Capital buffer requirement

On August 7 2015 the FSA published a draft notification(17) on the capital buffer requirement. The notification is expected to become effective on March 31 2016, following a public comment period and other rule-making processes. This draft notification provides for a capital conservation buffer and a countercyclical buffer as a capital buffer. The capital conservation buffer is a numerical buffer requirement which is implemented to absorb any losses arising from changes in the financial market or economic climate. The draft notification sets this numerical buffer requirement at 2.5% (provided that it is initially set at 0.625% and will gradually increase). The countercyclical buffer is a numerical buffer requirement which is implemented to absorb any losses arising from changes in the economic climate caused by excessive lending by banks. It further extends the capital conservation buffer. The draft notification sets this numerical buffer requirement at 0%.

The draft notification provides that the sum of these buffers is the minimum capital buffer ratio. As a general rule, this minimum capital buffer ratio is added to the minimum capital requirement of common equity Tier 1 capital in order to establish a standard value. If the amount of common equity Tier 1 capital is less than this standard value, the regulation to be adopted by draft order of the FSA (as described below) will apply.

Under the draft notification, an additional capital buffer set by the commissioner of the FSA may be added to the minimum capital buffer ratio for global systemically important banks (as determined by the Basel Committee(18)) and domestic systemically important banks (as determined by the relevant national authority(19)). The FSA has yet to announce the amount of these additional capital buffers.

The FSA has also issued a draft order(20) which provides that if the ratio of the portion of common equity Tier 1 capital which exceeds the minimum capital requirement mentioned above (ie, the buffer portion) is less than the minimum capital buffer ratio, certain restrictions will be imposed on discretionary distributions of earnings (eg, dividend payments, share buy-backs and staff bonus payments).

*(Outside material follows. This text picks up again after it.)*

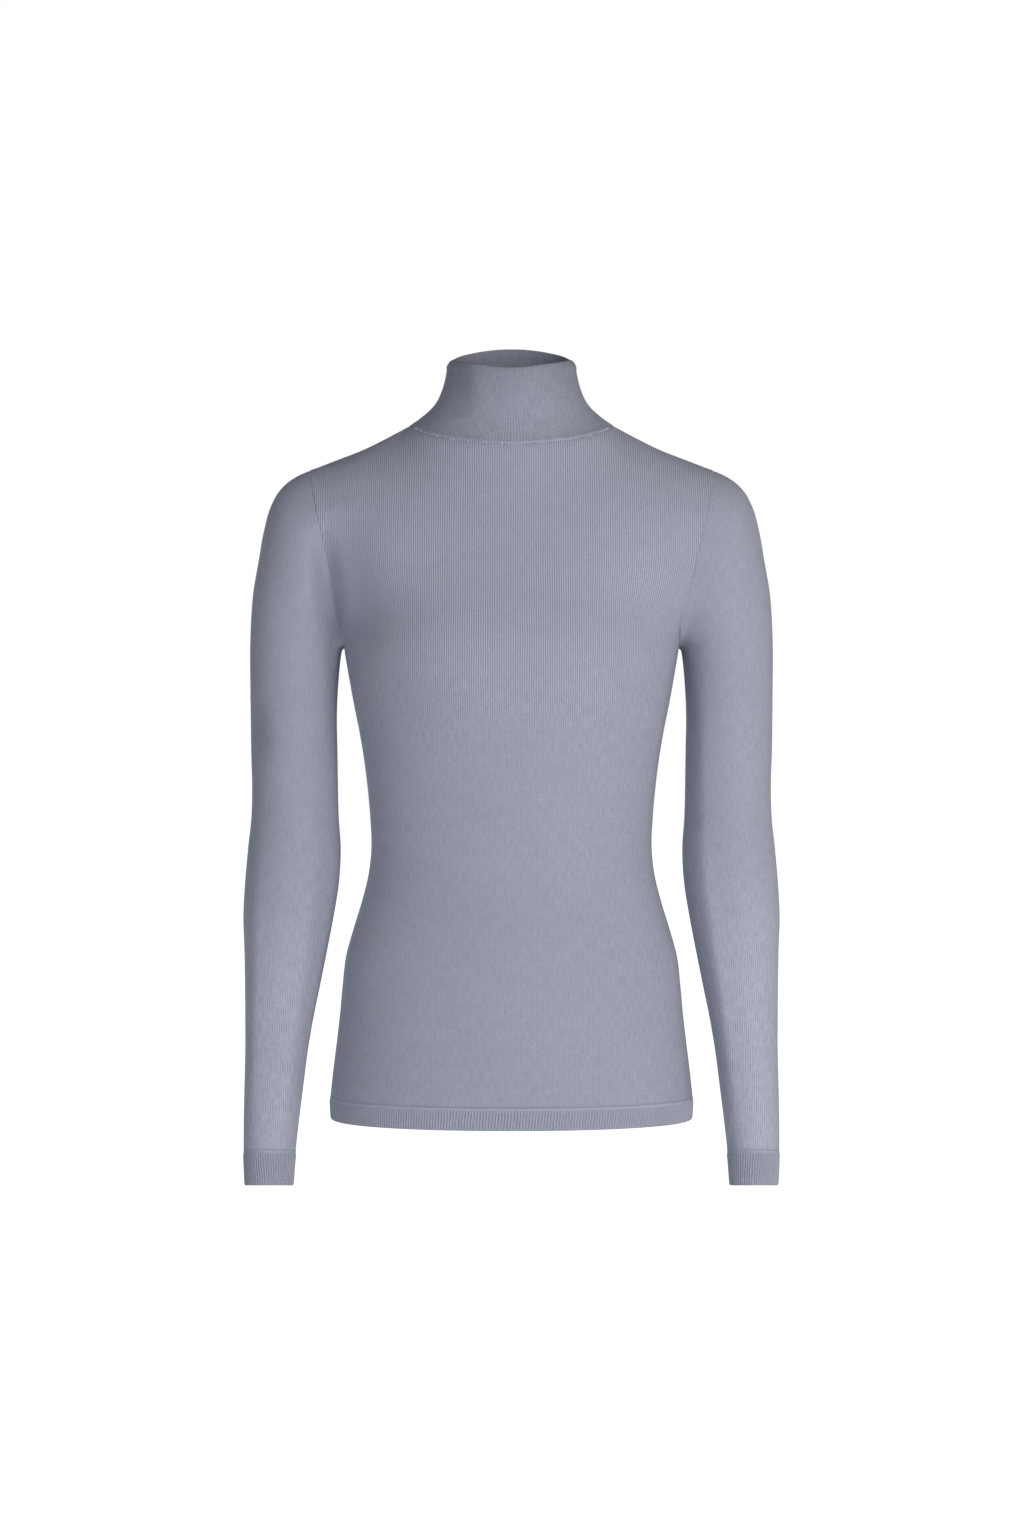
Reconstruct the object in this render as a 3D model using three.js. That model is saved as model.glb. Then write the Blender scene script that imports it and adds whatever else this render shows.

For further information on this topic please contact Izuru Goto or Kenta Ikebe at City-Yuwa Partners by telephone (+81 3 6212 5500) or email (izuru.goto@city-yuwa.com or kenta.ikebe@city-yuwa.com). The City-Yuwa Partners website can be accessed at www.city-yuwa.com.

Endnotes

(1) See www.bis.org/publ/bcbs189_dec2010.htm.

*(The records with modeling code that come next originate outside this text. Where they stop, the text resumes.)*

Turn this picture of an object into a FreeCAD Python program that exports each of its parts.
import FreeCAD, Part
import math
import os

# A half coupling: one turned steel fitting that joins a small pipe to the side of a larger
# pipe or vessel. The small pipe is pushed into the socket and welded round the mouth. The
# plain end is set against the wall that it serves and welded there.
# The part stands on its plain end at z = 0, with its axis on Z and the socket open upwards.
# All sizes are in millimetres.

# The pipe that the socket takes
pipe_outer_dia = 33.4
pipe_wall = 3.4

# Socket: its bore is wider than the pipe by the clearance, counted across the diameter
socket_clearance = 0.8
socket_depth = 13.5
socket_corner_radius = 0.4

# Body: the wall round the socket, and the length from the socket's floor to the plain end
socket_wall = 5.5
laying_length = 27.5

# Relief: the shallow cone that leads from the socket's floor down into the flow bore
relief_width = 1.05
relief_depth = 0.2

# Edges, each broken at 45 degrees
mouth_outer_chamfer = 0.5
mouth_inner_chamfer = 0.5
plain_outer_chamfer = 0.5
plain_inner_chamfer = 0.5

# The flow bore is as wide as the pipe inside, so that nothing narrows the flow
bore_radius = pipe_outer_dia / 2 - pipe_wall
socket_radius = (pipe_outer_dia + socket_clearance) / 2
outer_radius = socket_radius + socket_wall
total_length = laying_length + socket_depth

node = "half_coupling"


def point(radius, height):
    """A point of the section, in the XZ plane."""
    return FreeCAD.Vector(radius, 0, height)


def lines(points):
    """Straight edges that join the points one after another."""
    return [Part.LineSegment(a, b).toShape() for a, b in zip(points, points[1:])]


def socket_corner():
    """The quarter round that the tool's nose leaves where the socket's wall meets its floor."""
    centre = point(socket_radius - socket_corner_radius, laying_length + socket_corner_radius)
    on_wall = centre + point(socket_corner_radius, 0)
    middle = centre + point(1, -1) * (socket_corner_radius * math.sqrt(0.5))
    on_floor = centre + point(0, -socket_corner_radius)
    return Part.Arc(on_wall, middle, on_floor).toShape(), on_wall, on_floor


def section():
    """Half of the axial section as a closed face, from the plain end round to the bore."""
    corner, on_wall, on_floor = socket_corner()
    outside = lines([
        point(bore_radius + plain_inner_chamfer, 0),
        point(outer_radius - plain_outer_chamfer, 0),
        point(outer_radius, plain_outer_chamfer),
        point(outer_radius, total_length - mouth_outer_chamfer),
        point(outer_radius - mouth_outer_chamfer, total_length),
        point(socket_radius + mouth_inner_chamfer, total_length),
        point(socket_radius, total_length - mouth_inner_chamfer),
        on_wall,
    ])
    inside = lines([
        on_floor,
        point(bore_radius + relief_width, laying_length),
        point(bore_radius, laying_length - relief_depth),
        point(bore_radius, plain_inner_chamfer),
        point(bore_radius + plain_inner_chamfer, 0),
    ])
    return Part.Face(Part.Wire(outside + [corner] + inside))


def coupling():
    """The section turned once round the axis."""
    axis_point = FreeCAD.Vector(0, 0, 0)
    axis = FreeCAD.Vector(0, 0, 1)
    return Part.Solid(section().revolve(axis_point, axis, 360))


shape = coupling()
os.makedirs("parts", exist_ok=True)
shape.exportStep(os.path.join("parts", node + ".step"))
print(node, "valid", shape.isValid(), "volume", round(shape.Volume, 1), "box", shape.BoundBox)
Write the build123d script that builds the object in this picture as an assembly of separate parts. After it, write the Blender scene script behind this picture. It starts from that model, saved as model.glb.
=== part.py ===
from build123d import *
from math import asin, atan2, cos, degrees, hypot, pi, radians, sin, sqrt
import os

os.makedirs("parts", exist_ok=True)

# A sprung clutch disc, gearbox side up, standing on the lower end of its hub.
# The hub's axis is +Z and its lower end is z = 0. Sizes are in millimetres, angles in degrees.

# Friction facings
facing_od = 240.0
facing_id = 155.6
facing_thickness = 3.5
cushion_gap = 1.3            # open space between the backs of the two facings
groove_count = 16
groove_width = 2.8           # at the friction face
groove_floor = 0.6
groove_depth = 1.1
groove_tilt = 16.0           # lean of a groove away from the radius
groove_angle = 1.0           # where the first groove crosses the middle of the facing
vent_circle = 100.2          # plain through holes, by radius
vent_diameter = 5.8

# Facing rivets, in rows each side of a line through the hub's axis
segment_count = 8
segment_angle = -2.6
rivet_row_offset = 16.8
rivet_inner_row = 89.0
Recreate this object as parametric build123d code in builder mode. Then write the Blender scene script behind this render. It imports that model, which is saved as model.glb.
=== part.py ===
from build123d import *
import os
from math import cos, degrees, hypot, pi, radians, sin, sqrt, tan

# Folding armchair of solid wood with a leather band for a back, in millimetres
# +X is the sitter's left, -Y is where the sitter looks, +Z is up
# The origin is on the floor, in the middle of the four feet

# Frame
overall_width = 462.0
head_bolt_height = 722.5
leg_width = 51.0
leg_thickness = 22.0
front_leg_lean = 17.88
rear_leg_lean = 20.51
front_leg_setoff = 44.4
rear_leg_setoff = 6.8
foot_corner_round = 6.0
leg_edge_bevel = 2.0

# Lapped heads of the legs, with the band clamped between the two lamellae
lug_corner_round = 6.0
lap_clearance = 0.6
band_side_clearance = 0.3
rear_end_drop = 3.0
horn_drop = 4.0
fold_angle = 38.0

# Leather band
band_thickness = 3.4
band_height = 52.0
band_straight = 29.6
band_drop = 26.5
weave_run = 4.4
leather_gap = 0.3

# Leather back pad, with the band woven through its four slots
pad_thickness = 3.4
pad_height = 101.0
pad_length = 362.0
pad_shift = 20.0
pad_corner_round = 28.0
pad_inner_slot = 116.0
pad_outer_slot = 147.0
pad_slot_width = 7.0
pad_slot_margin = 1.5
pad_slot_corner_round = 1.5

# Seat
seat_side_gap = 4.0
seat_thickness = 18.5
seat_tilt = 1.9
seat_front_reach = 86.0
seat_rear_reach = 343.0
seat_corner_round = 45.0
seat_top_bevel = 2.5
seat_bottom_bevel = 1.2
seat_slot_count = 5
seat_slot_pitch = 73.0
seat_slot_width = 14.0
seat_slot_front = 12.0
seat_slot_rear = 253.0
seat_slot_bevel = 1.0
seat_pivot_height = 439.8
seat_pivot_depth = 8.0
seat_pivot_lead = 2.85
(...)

(2) Kazuhiro Yoshii, Toshimitsu Suzuki, Yuki Kanemoto and Yasuo Kanno, Basel Rules and their Practice 98 (2014).

(3) FSA Requirements for Banks to Determine the Appropriateness of Adequacy of Equity Capital in Light of Assets, etc under Article 14-2 of the Banking Act.

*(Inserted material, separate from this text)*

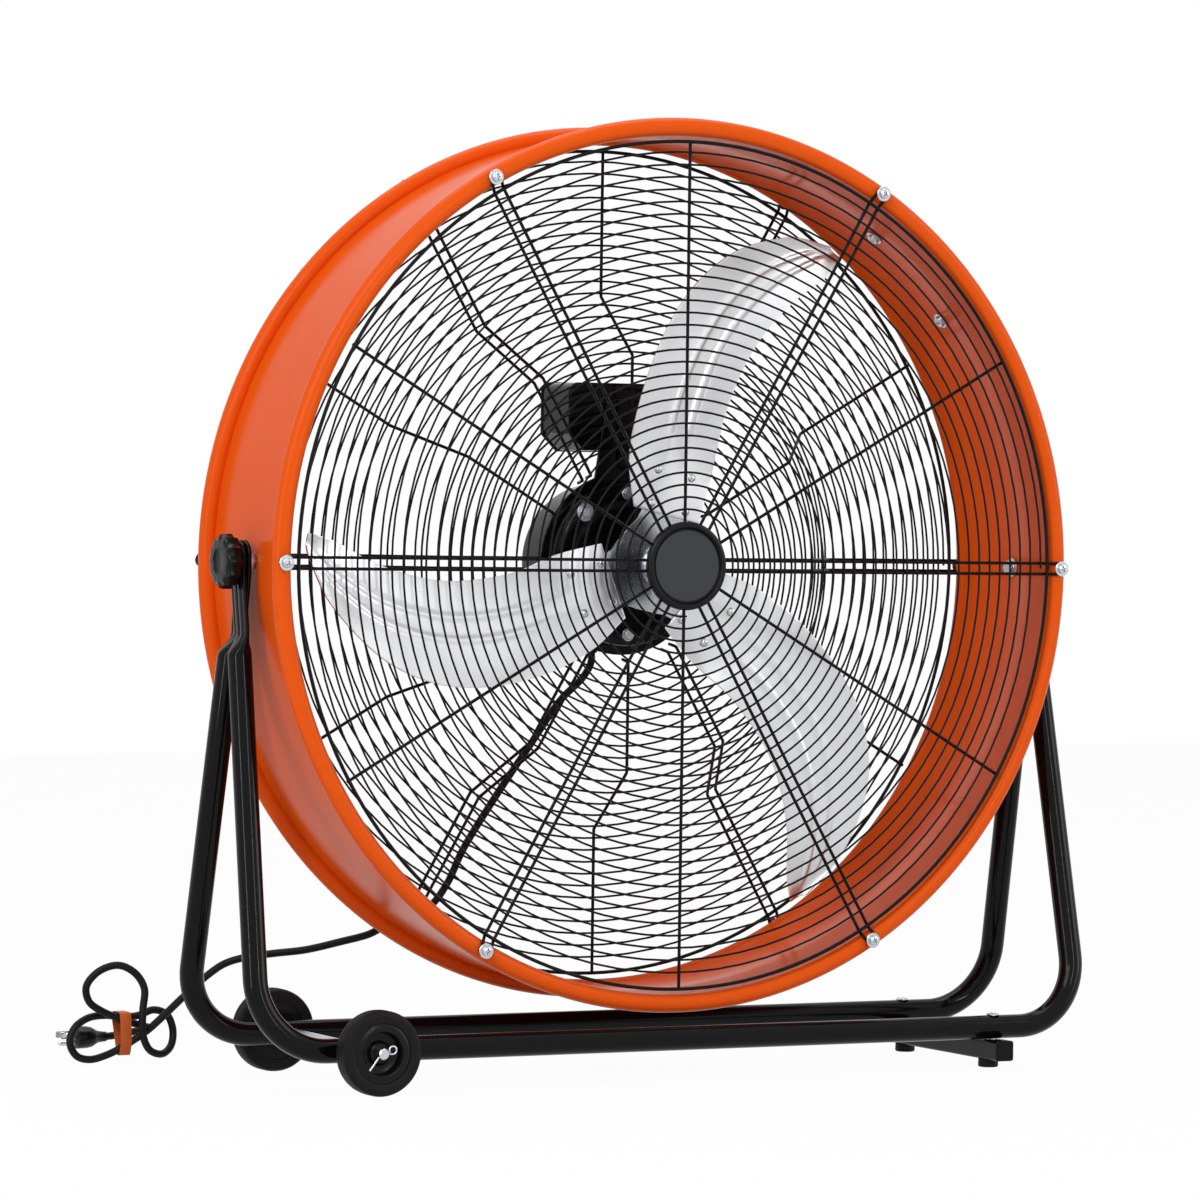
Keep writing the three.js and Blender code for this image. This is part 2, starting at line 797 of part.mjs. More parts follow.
// A round knob with a raised grip bar and a stem into the switch.
function speedKnob() {
  const base = coverRear + gap;
  const skirt = turned([
    [0, base - coverThickness - stemBore + 2],
    [speedStem, base - coverThickness - stemBore + 2],
    [speedStem, base],
    [speedKnobRadius, base],
    [speedKnobRadius, base + 4],
    [speedKnobRadius - 2, base + 6],
    [0, base + 6],
  ], 18);
  const grip = new THREE.BoxGeometry(9, speedKnobHeight - 5, 2 * speedKnobRadius - 8);
  grip.translate(0, base + 5 + (speedKnobHeight - 5) / 2, 0);
  return join(skirt, grip).translate(0, 0, knobMiddle);
}

add(drum, 'switch_box', switchBox(), blackEnamel);
add(drum, 'switch_box_cover', switchBoxCover(), blackPlastic);
add(drum, 'speed_knob', speedKnob(), blackPlastic);

// ---------------------------------------------------------------- carry handle

// A flat bar bent to a grip outside the drum, with two feet bolted to the sheet.
function carryHandle() {
  const out = polar(1, handleAngle, 0);
  const beside = polar(1, handleAngle + 90 * degree, 0);
  const at = (along, away) => new Vector3(0, handleY, 0)
    .addScaledVector(out, away)
    .addScaledVector(beside, along);
  const thick = 4;
  const lean = Math.asin(handleSpacing / 2 / sheetRadius);
  const footAway = (along) => (sheetRadius + gap + thick / 2 - Math.abs(along) * Math.sin(lean)) / Math.cos(lean);
  const footEnd = handleSpacing / 2 + 9;
  const footBend = handleSpacing / 2 - 9;
  const gripEnd = footBend - 8;
  const corners = [
    at(-footEnd, footAway(footEnd)),
    at(-footBend, footAway(footBend)),
    at(-gripEnd, sheetRadius + handleRise),
    at(gripEnd, sheetRadius + handleRise),
    at(footBend, footAway(footBend)),
    at(footEnd, footAway(footEnd)),
  ];
  const path = rounded(corners, 8, 3);
  const halfWidth = 10;
  const rings = path.map((point, i) => {
    const before = path[Math.max(i - 1, 0)];
    const after = path[Math.min(i + 1, path.length - 1)];
    const tangent = after.clone().sub(before).normalize();
    const square = tangent.clone().cross(alongY).normalize();
    return [[-1, -1], [1, -1], [1, 1], [-1, 1]].map(([y, away]) => point.clone()
      .addScaledVector(alongY, y * halfWidth)
      .addScaledVector(square, (away * thick) / 2));
  });
  const holes = [-1, 1].map((side) => {
    const angle = handleFootAngle(side);
    return bar(polar(sheetRadius - 10, angle, handleY), polar(sheetRadius + 20, angle, handleY), handleBoltShank + gap, 8);
  });
  return cut(loft(rings), ...holes);
}

// A bolt from inside the drum through the sheet and the handle's foot, with its nut outside.
function radialBolt(angle, y, sizes) {
  const { shank, head, headDepth, nut, nutFrom, nutDepth, end } = sizes;
  const inside = (sheetRadius - sheetWall) * Math.cos(Math.PI / drumSides) - gap;
  const nutEnd = nutFrom + nutDepth;
  const profile = [
    [0, inside - headDepth],
    [head * 0.8, inside - headDepth],
    [head * 0.8, inside - 1.2],
    [head * 1.15, inside - 1.2],
    [head * 1.15, inside],
    [shank, inside],
    [shank, nutFrom],
    [nut, nutFrom],
    [nut, nutEnd],
    [shank, nutEnd],
    [shank, end],
    [0, end],
  ];
  const geometry = turned(profile, 6);
  geometry.rotateZ(-90 * degree);
  geometry.rotateY(-angle);
  geometry.translate(0, y, 0);
  return geometry;
}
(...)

(4) Basel Committee on Banking Supervision, "Basel III: The Liquidity Coverage Ratio and Liquidity Risk Monitoring Tools" (Part 1, II; definition of 'liquidity coverage ratio' at Section 22).

(5) FSA/Bank of Japan, "Publication of Basel III Text on Liquidity Rules (Liquidity Coverage Ratio): Finalization of Main Items of Liquidity Coverage Ratio" (January 2013).

(6) Supra note 4, at Sections 50, 51 and 53.

(7) Supra note 4, at Section 69.

(8) Supra note 4, at Section 1.

(9) Supra note 3.

(10) FSA Comprehensive Supervision Guideline for Main Banks.

(11) FSA Matters to be Separately Prescribed by Commissioner of Financial Services Agency on the Soundness of Liquidity Management under Article 19-2, Paragraph 1, Item 5(e), etc of the Ordinance for Enforcement of the Banking Act.

(12) Kazuhiro Yoshii, Toshimitsu Suzuki, Yuki Kanemoto & Yasuo Kanno, Basel Rules and their Practice 100 (2014).

(13) Basel Committee on Banking Supervision, "Basel III: A Global Regulatory Framework for More Resilient Banks and Banking Systems" (Introduction, A. "Strengthening the Global Capital Framework", Section 7).

(14) FSA Consolidated Leverage Ratio and Non-consolidated Leverage Ratio to be Separately Prescribed by Commissioner of Financial Services Agency under Article 1, Paragraph 1, Items 5 and 6 of Matters to be Separately Prescribed by Commissioner of Financial Services Agency on the Soundness of Liquidity Management under Article 19-2, Paragraph 1, Item 5(e), etc of the Ordinance for Enforcement of the Banking Act.

(15) Supra note 13, at Sections 165, 166 and 167.

(16) Kazuhiro Yoshii, Toshimitsu Suzuki, Yuki Kanemoto & Yasuo Kanno, Basel Rules and their Practice 103 (2014). According to this book, due to the fact that the fiscal year of many Japanese banks ends in March and new Basel III rules are implemented on January 1, if any new Basel III rule is implemented, it will likely be adopted in Japan on March 31 of the same year (when a Basel III rule was implemented in on January 1 2013, it was adopted in Japan on March 31 2013).

(17) FSA Proposal for Partial Amendment to Requirements for Banks to Determine the Appropriateness of Adequacy of Equity Capital in Light of Assets, etc under Article 14-2 of the Banking Act, etc.

(18) The list of banks identified by the Financial Stability Board in November 2014 is available at www.financialstabilityboard.org/2014/11/2014-update-of-list-of-global-systemically-important-banks/.

(19) None have been identified as yet in Japan.

(20) FSA Proposal for Partial Amendment to Order Prescribing Categorisation, etc as Prescribed in Article 26, Paragraph 2 of the Banking Act.